Entonces las ferias del libro no se convocaban todos los años, como ahora, y tenían como único escenario el céntrico Pabellón Cuba, en la mítica Rampa habanera. Había adquirido un ejemplar de la segunda edición, correspondiente a 1965 de El siglo de las luces y al ganar la calle 21 me topé cara a cara con Alejo Carpentier. Carpentier en persona. Atreviéndome más de lo que me atrevía entonces le pedí que me firmara su libro. Lo hizo y puso la fecha: junio de 1966.
Ese mismo año volvería a ver a nuestro gran novelista cuando en noviembre la Biblioteca Nacional, con una exposición deslumbrante de sus libros, manuscritos, fotos y otros documentos, le rindió homenaje con motivo de sus 45 años de trabajo intelectual.
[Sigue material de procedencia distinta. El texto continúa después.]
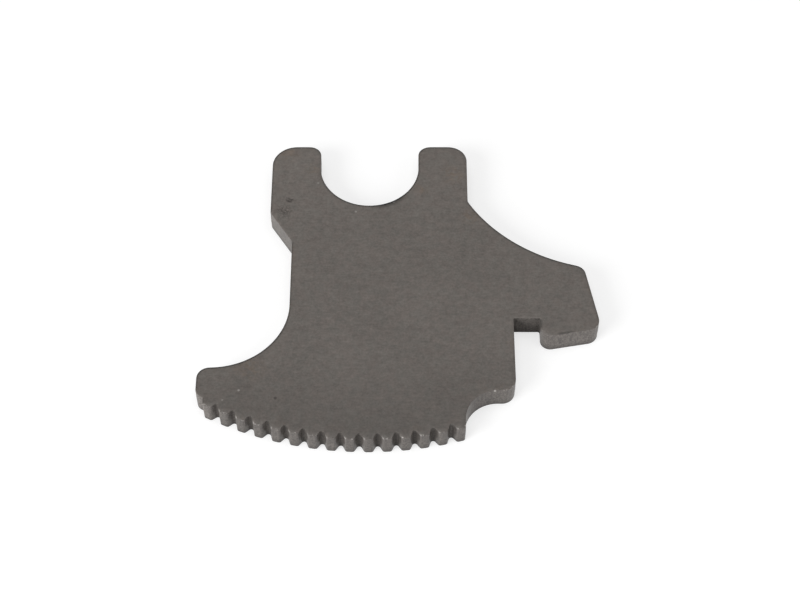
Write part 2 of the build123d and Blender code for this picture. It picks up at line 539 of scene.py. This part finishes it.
# Bare steel shows in flecks along the upper edges and in a few small nicks in the face. A painted
# highlight of bare steel lies on the corners of the teeth that face left, towards the lamp.
flecks = grain(0.42, shift=(4, 2, 9)).ramp(0.55, 0.68)
corner_highlight = toothed * from_pivot.ramp(*corner_band) * (1 - along_row.ramp(-0.5, -0.1))
corner_highlight = 0.7 * corner_highlight * mottle.ramp(0.25, 0.6)
rubbed_and_highlit = ridge * (flecks + corner_highlight) * (1 - enclosed.ramp(0.3, 0.55)) * (1 - rear)
for x, y, radius, strength in (
    (-24.4, -55.0, 0.22, 0.4), (-27.4, -57.2, 0.2, 0.25), (-2.7, -11.7, 0.22, 0.35),
    (-10.5, -4.2, 0.24, 0.2), (5.0, -9.2, 0.22, 0.2), (24.3, -55.1, 0.2, 0.9),
    (31.2, -38.6, 0.3, 0.3),
):
    rubbed_and_highlit = rubbed_and_highlit + strength * spot(x, y, radius) * high.ramp(4.2 * mm, 4.6 * mm)

skin = blend(blend(ruddy_colour, olive_colour, tint), stain_colour, stained)
skin = blend(skin, wall_colour, wall)
skin = Field.node("VectorMath", {"operation": "SCALE"}, {0: skin, "Scale": tone * (1 - grime_and_edge_shade)})
skin = blend(skin, bare_and_highlight_colour, 0.7 * rubbed_and_highlit)

relief = face * (0.6 * fine + 0.4 * mottle) + wall * (0.3 * streaks + 1.6 * crumbs)
relief_depth = 0.035
bump = Field.node("Bump", None, {"Height": relief, "Distance": relief_depth * mm, "Strength": 1.0})

shell = {
    "Base Color": skin,
    "Roughness": 0.52 + 0.12 * mottle - wall * (0.22 - 0.16 * crumbs.ramp(0.3, 0.7) - 1.7 * hollow_shade),
    "Metallic": 0.12 + 0.28 * wall * (1 - 2.4 * hollow_shade) + 0.3 * rubbed_and_highlit,
    "Normal": bump,
    "Specular IOR Level": 0.5,
}
Field.node("OutputMaterial", None, {"Surface": Field.node("BsdfPrincipled", None, shell)})
plate_mesh.materials.append(steel)


# Floor
# A sheet of white card, laid flat and larger than any view of the plate. It looks white to the
# camera and in the steel's gloss, and it takes the plate's soft shadow.
floor_half = 1500.0
card_shade = 0.45
card_glow = 0.62

floor_mesh = bpy.data.meshes.new("floor")
floor_corners = np.array([[-1, -1, 0], [1, -1, 0], [1, 1, 0], [-1, 1, 0]]) * floor_half * mm
floor_mesh.from_pydata(floor_corners, [], [[0, 1, 2, 3]])
floor = bpy.data.objects.new("floor", floor_mesh)
bpy.context.scene.collection.objects.link(floor)

card = bpy.data.materials.new("white_card")
Field.begin(card)
seen = Field.node("LightPath", output="Is Camera Ray")
seen = seen + Field.node("LightPath", output="Is Glossy Ray")
matt = Field.node("BsdfDiffuse", None, {"Color": (card_shade, card_shade, card_shade, 1)})
unlit = Field.node("Emission", None, {"Strength": 0.0})
glow = Field.node("Emission", None, {"Strength": card_glow})
lift = Field.node("MixShader", None, {0: seen, 1: unlit, 2: glow})
Field.node("OutputMaterial", None, {"Surface": Field.node("AddShader", None, {0: matt, 1: lift})})
floor_mesh.materials.append(card)


# Studio light
# A light tent, even and soft all round, with a large panel low on the left, a smaller one in front
# and one overhead.
tent_level = 0.3
tent = bpy.data.worlds.new("tent")
bpy.context.scene.world = tent
Field.begin(tent)
tent_light = Field.node("Background", None, {"Color": (1, 1, 1, 1), "Strength": tent_level})
Field.node("OutputWorld", None, {"Surface": tent_light})

plate_middle = Vector((5, -30, 0)) * mm


def panel(name, azimuth, elevation, distance, size, power):
    """A square panel lamp that faces the middle of the plate from a distance.

    It stands in front of the plate, turned round it by the bearing to the right and raised by the
    elevation, both in degrees.
    """
    a, e = radians(azimuth), radians(elevation)
    way = Vector((sin(a) * cos(e), -cos(a) * cos(e), sin(e)))
    lamp = bpy.data.lights.new(name, "AREA")
    lamp.shape = "SQUARE"
    lamp.size = size * mm
    lamp.energy = power
    holder = bpy.data.objects.new(name, lamp)
    holder.location = plate_middle + way * distance * mm
    holder.rotation_euler = way.to_track_quat("Z", "Y").to_euler()
    bpy.context.scene.collection.objects.link(holder)


panel("left", azimuth=-52, elevation=30, distance=900, size=500, power=5.6)
panel("right", azimuth=65, elevation=35, distance=900, size=500, power=1.2)
panel("front", azimuth=0, elevation=25, distance=900, size=500, power=0.5)
panel("overhead", azimuth=0, elevation=88, distance=900, size=700, power=2.3)


# Camera
# It stands in front of the plate, a little to the right of the seat, and looks down on it at the
# photograph's angle.
view_height = radians(54)
view_distance = 392.16
view_aim = Vector((6.24, -33.83, thickness))
camera = bpy.data.objects.new("camera", bpy.data.cameras.new("camera"))
camera.data.lens = 90
camera.data.sensor_width = 36
view_way = Vector((0, -cos(view_height), sin(view_height)))
camera.location = (view_aim + view_way * view_distance) * mm
camera.rotation_euler = (pi / 2 - view_height, 0, 0)
bpy.context.scene.collection.objects.link(camera)
bpy.context.scene.camera = camera

bpy.context.scene.view_settings.view_transform = "Standard"
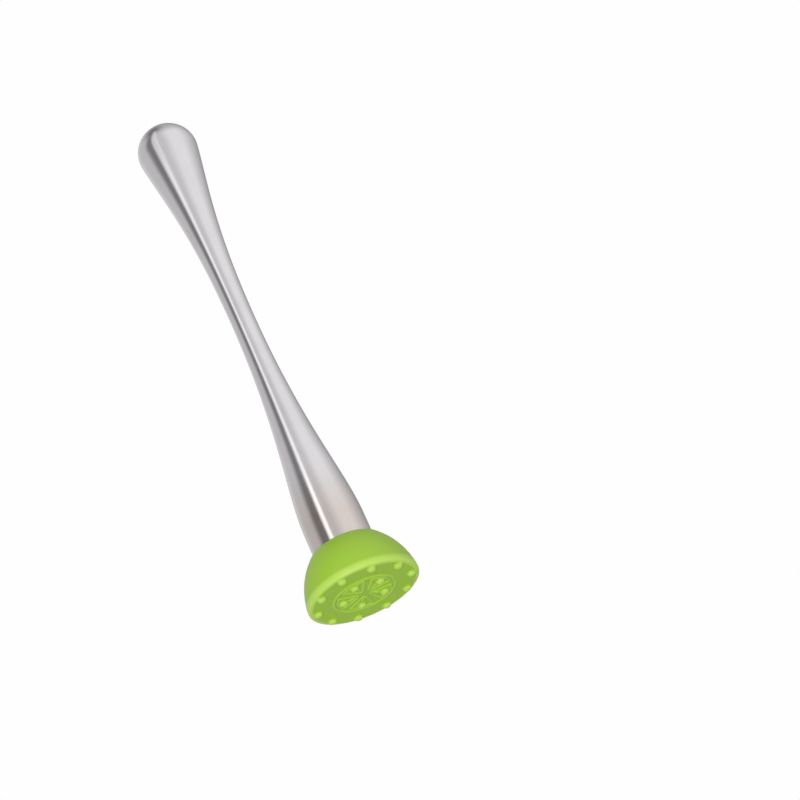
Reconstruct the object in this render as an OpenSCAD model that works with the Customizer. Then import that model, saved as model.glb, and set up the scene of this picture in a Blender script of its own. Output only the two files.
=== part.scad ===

Por aquella época Carpentier se asomaba de cuando en cuando a la prensa cubana, y en el periódico El Mundo, siempre en primera plana, aparecían sus artículos. Fue un periodista de toda la vida y, por muchas que fueran sus ocupaciones encontró siempre tiempo para transitar ese puente de información y entendimiento que es el Periodismo. En su bibliografía, una parte muy dilatada la ocupa su labor en ese campo. El narrador publicó su artículo inicial el 23 de noviembre de 1922. Escribiría el último el 24 de abril de 1980, el mismo día de su muerte. Nunca renegó de su quehacer para la prensa; dijo siempre que benefició su carrera de escritor, aunque jamás fue remiso a reconocer que en determinados momentos lo hizo porque se lo pagaban.
El escribidor tuvo la oportunidad de entrevistarlo en 1972; una larga entrevista que apareció en la revista Cuba en ocasión de los 70 años del narrador.
Volvimos a vernos durante las sesiones del Parlamento cubano. Él era diputado y yo, como periodista, «cubría» aquellas reuniones. Intenté otra entrevista, pero no la conseguí. Después murió. Sus restos se velaron en la base del monumento a José Martí, en la Plaza de la Revolución. Una multitud silenciosa y anónima lo acompañó a pie, tras el coche fúnebre, en su último viaje. A lo largo del trayecto del cortejo, miles de personas se agolpaban en la calle, portales, ventanas y balcones para de esa manera decir también adiós al gran novelista.